The fateful day dawned, the Network Card provided us with a family's worth of Capital Cards and 25 minutes later we were on the underground. The obligatory visit to the Science Museum before lunch was followed by shops. And what wonderful shops they were too. Branson's enormous emporium delighted us with the basement CD factory and furnished me in particular with the new Human League album. Although in a move I have never been able to understand I was persuaded to go for cassette rather than my usual vinyl as "it would be easier to carry around for the rest of the day". Sage advice perhaps, but as our next stop was a few doors up Tottenham Court Road where we intended to leave with a printer in a big box not quite comprehendable.

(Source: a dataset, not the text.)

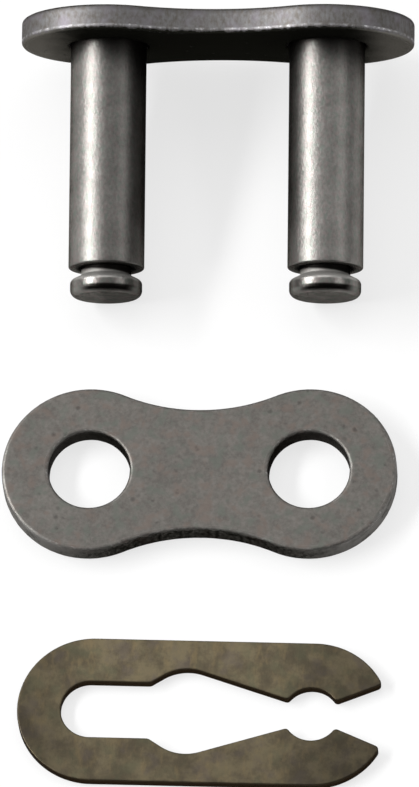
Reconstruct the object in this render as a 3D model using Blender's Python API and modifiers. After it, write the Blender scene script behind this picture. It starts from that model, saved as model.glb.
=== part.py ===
"""Clip connecting link for a half-inch pitch roller chain, laid out as it is supplied.

Two grooved pins are riveted into an outer plate. A cover plate slips over their ends, and
a spring clip snaps into their grooves and holds it there. The three loose items lie in a
row on a flat surface: the pin link on its side, resting on the edge of its plate and on
its two pin heads, and the cover plate and the clip flat.
"""
import math

import bmesh
import bpy

MM = 0.001
COLLECTION = "clip_connecting_link"

# Chain size
PITCH = 12.7 * MM
INNER_ROOM = 11.7 * MM  # clear width between the two plates of the joined link

# Plates, both cut to the same outline
PLATE_HEIGHT = 10.16 * MM
WAIST_HEIGHT = 7.56 * MM
PLATE_THICKNESS = 1.45 * MM
PLATE_EDGE_ROUND = 0.2 * MM

# Pins
PIN_DIAMETER = 4.4 * MM
SHOULDER_ROUND = 0.24 * MM
GROOVE_DEPTH = 0.75 * MM
GROOVE_ROUND = 0.16 * MM
HEAD_INSET = 0.11 * MM  # how far the head stays inside the pin's own surface
HEAD_LENGTH = 0.98 * MM
HEAD_BACK_ROUND = 0.14 * MM
HEAD_FRONT_ROUND = 0.38 * MM
HEAD_DOME = 0.05 * MM

# Riveted ends of the pins
RIVET_HEIGHT = 0.35 * MM
RIVET_SPREAD = 0.22 * MM
RIVET_ROUND = 0.2 * MM
DIMPLE_RADIUS = 0.9 * MM
DIMPLE_DEPTH = 0.16 * MM

# Spring clip
CLIP_THICKNESS = 0.7 * MM
CLIP_EDGE_ROUND = 0.09 * MM
ARM_WIDTH = 2.69 * MM
BOW_WIDTH = 2.52 * MM
RELIEF_START = 3.4 * MM  # from the first pin to the step out of the slot
RELIEF_ANGLE = 33.0
TAPER_ANGLE = 17.8
MOUTH_ANGLE = 23.0
THROAT_BITE = 0.74 * MM  # how far the inner nibs close in over the pocket
MOUTH_BITE = 0.79 * MM  # how far the outer nibs close in over it
STEP_ROUND = 0.45 * MM
RELIEF_ROUND = 2.6 * MM
NIB_ROUND = 0.25 * MM
TIP_ROUND = 0.25 * MM
TIP_REACH = 0.09 * MM  # from the second pin to the middle of the arms' outer rounding

# Fits between the pieces
RIVET_FIT = 0.03 * MM  # round a pin in its own plate, and under its riveted end
SLIP_FIT = 0.13 * MM  # round a pin in the cover plate
COVER_PLAY = 0.02 * MM  # from the cover plate to the groove
GROOVE_PLAY = 0.05 * MM  # from the clip to the sides of the groove
SLOT_PLAY = 0.25 * MM  # from the neck of the first pin to the slot
POCKET_PLAY = 0.15 * MM  # from the neck of the second pin to the pocket

# The row on the surface
LINK_GAP = 5.07 * MM
CLIP_GAP = 5.12 * MM
LINK_SHIFT = 0.77 * MM  # to the right of the cover plate
CLIP_SHIFT = 0.36 * MM
CLIP_TURN = -1.35

# Fineness of the round stretches
ARC_STEP = 6.0
FILLET_STEP = 18.0
ROUND_SIDES = 40
EDGE_SEGMENTS = 2

PLATE_STEEL = (0.165, 0.155, 0.142)
PIN_STEEL = (0.36, 0.35, 0.335)
CLIP_STEEL = (0.130, 0.108, 0.072)


def clear_scene():
    for item in list(bpy.data.objects):
        bpy.data.objects.remove(item, do_unlink=True)


def new_collection(name):
    collection = bpy.data.collections.new(name)
    bpy.context.scene.collection.children.link(collection)
    return collection


def steel(name, colour, roughness):
    material = bpy.data.materials.new(name)
    material.use_nodes = True
    shader = material.node_tree.nodes["Principled BSDF"]
    shader.inputs["Base Color"].default_value = (*colour, 1.0)
    shader.inputs["Metallic"].default_value = 1.0
    shader.inputs["Roughness"].default_value = roughness
    return material


def unit(degrees):
    return math.cos(math.radians(degrees)), math.sin(math.radians(degrees))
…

And thus we found ourselves in Micro Anvika. A few minutes of idle browsing and general Oooohing at the merchandise brought an assistant scurrying to our collective side and the serious business could begin. This has of course also vanished from my brain space. Daisy Wheel or Dot Matrix? Graphics or text or both? Tractor or sheet feed? I can no longer recall the questions that went back and forth. Instead it skips to us leaving to shop. In one hand the Father carried a small plastic bag containing a Kempston parallel printer interface (praise be to AGF for putting a throughport on the Protocol 4) and a few spare ribbons. In the other a big grey box with a naff plastic handle (that would fall out twice before we got home) emblazoned with Citizen 120D.

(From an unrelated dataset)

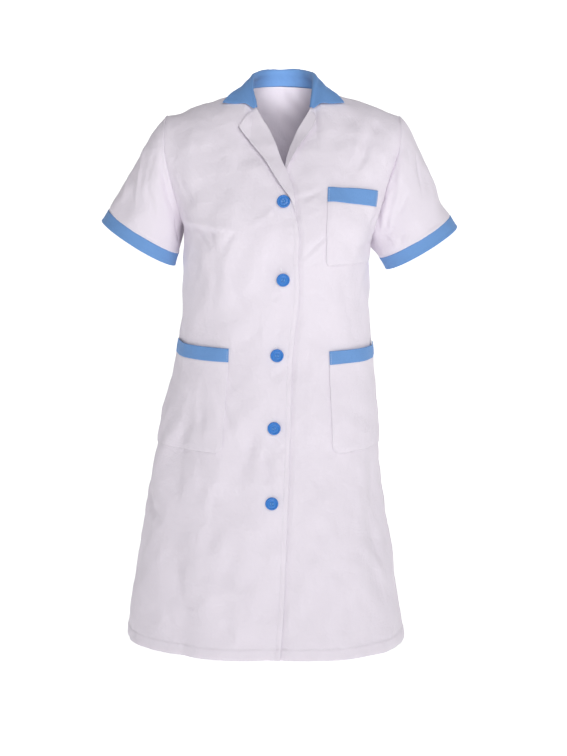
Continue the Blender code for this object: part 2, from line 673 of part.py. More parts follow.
def make_pockets():
    """Each pocket below its band."""
    for name, pocket in POCKETS.items():
        height = pocket["top"][1] - pocket["low"][1]
        band, gap, corner = POCKET_BAND / height, SEAM_GAP / height / 2, max(pocket["corners"]) / height
        cloth(BAND_NAMES[name], pocket_patch(pocket, np.linspace(0, band - gap, BAND_ROWS + 1)), BLUE_CLOTH)
        straight = np.linspace(band + gap, 1 - corner, POCKET_ROWS - len(CORNER_STEPS) + 1)
        rounded = 1 - corner * np.array(CORNER_STEPS)
        cloth(name, pocket_patch(pocket, np.concatenate([straight, rounded])), WHITE_CLOTH)


# ---------------------------------------------------------------- buttons
def button_mesh():
    """A dished disc with a rim, turned about Z, its back at z = 0."""
    radius, thick = BUTTON_DIAMETER / 2 * MM, BUTTON_THICKNESS * MM
    floor, rim, round_ = thick - BUTTON_DISH * MM, radius - BUTTON_RIM * MM, BUTTON_ROUND * MM
    profile = [(0, floor), (rim - round_, floor), (rim, thick), (radius - round_, thick),
               (radius, thick - round_), (radius, round_), (radius - round_, 0), (0, 0)]
    shape = bmesh.new()
    verts = [shape.verts.new((x, 0, z)) for x, z in profile]
    edges = [shape.edges.new(pair) for pair in zip(verts, verts[1:])]
    bmesh.ops.spin(shape, geom=verts + edges, angle=2 * np.pi, steps=BUTTON_SEGMENTS,
                   axis=(0, 0, 1), cent=(0, 0, 0))
    bmesh.ops.remove_doubles(shape, verts=shape.verts, dist=1e-6)
    bmesh.ops.recalc_face_normals(shape, faces=shape.faces)
    mesh = bpy.data.meshes.new("button")
    shape.to_mesh(mesh)
    shape.free()
    return mesh


def hole_cutter():
    """The four thread holes as one cutter."""
    shape = bmesh.new()
    for x in (-1, 1):
        for y in (-1, 1):
            made = bmesh.ops.create_cone(shape, cap_ends=True, segments=6, radius1=BUTTON_HOLE / 2 * MM,
                                         radius2=BUTTON_HOLE / 2 * MM, depth=3 * BUTTON_THICKNESS * MM)
            spot = Vector((x, y, 0)) * BUTTON_HOLE_SPREAD * MM
            bmesh.ops.translate(shape, verts=made["verts"], vec=spot)
    mesh = bpy.data.meshes.new("button_holes")
    shape.to_mesh(mesh)
    shape.free()
    cutter = bpy.data.objects.new("button_holes", mesh)
    bpy.data.collections["cutters"].objects.link(cutter)
    cutter.hide_render = True
    cutter.display_type = "WIRE"
    return cutter


def make_buttons():
    """Five buttons down the centre front, each lying on the right front."""
    base = button_mesh()
    for number, z in enumerate(BUTTON_HEIGHTS, 1):
        x = np.interp(z, ROWS["z_f"], ROWS["x_c"])
        share, up = (np.array([value]) for value in place(x, z))
        spot = surface(share, up, -1, np.array([BUTTON_GAP * MM]))[0]
        facing = Vector(normals(share, up, -1)[0]).to_track_quat("Z", "Y")
        button = new_object(f"button_{number}", base.copy(), BLUE_BUTTON)
        cutter = hole_cutter()
        for thing in (button, cutter):
            thing.location = spot
            thing.rotation_mode = "QUATERNION"
            thing.rotation_quaternion = facing
        cut = button.modifiers.new("holes", "BOOLEAN")
        cut.object = cutter


# ---------------------------------------------------------------- the garment
def main():
    for thing in list(bpy.data.objects):
        bpy.data.objects.remove(thing, do_unlink=True)
    for name in ("work_coat", "cutters"):
        bpy.context.scene.collection.children.link(bpy.data.collections.new(name))
    make_back()
    make_front("front_right", -1)
    make_front("front_left", 1)
    for word, cuff in zip(("right", "left"), CUFFS):
        make_sleeve(word, dict(zip(CUFF_COLUMNS, cuff)))
    make_collar()
    for name, lapel in LAPELS.items():
        make_lapel(name, **lapel)
    make_pockets()
    make_buttons()


main()
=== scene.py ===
# %% [markdown]
# # A short-sleeved work coat, finished for looks
# The CAD part gives each cut and sewn piece its place and size. Here each piece is made again on the same
# form as fine cloth, with its hems, stitching, creases and buttons, and stands in for its CAD node.
#
# Such a coat could be draped from flat cuts by a cloth simulation. That needs a wearer inside it, and there
# is none here, so each piece is a grid laid on the worn form and moved in or out of it by a height.
#
# Sizes in the tables are millimetres. Built things are in metres, +Z up, with the front facing -Y. The
# wearer's right is at -X. The origin is the middle of the neck, level with the top of the shoulder seams.

import bpy
import numpy as np
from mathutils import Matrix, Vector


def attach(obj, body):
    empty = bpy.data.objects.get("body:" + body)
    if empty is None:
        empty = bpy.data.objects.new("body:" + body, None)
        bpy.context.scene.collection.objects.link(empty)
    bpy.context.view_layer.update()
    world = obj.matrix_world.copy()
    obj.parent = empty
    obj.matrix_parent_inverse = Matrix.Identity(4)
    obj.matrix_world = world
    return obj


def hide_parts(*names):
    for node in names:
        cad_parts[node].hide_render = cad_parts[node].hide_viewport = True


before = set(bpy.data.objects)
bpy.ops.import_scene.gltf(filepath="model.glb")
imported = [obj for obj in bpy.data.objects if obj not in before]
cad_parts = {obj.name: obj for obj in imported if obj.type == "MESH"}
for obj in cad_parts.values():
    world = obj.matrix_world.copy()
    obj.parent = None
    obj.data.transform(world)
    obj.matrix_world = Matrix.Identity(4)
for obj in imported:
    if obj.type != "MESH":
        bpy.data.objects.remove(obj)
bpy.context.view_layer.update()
MM = 0.001

# %% [markdown]
# ## Driving sizes
# The real coat's body is a back and two fronts, sewn at the sides and shoulders. All three lie on one form,
# lofted through rows that run from the centre round to the side. A place on it is (share, up): share is the
# part of the row's length from the centre, -1 to 1, and up is the distance along the cloth above the hem. The
# form could be modelled by hand, but rows of sizes can be measured and changed.
#
# The sizes are the part's own, except SHOULDER_BOW, COLLAR_FOLD, COLLAR_LIFT and the roll line and outer edge
# in COLLAR_STATIONS, which follow the photograph more closely.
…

It was, of course, a revolution for the time.

In quality, in size of output, in speed and in noise. By God it made a racket. But we didn't care - it was our racket.

And it lead to Tasword 2 getting some proper use, which in turn lead to Interface one and a couple of Microdrives, which then enabled Tasword 3 - the pinnacle of Spectrum Word Processors. It wasn't the first peripheral we bought, and it was not to be the last, but that good, upstanding Citizen finally made the computer the useful device the ZX81 had been intended as rather than just a plaything with more lasting appeal than a Star Wars figure or Action Man Jeep.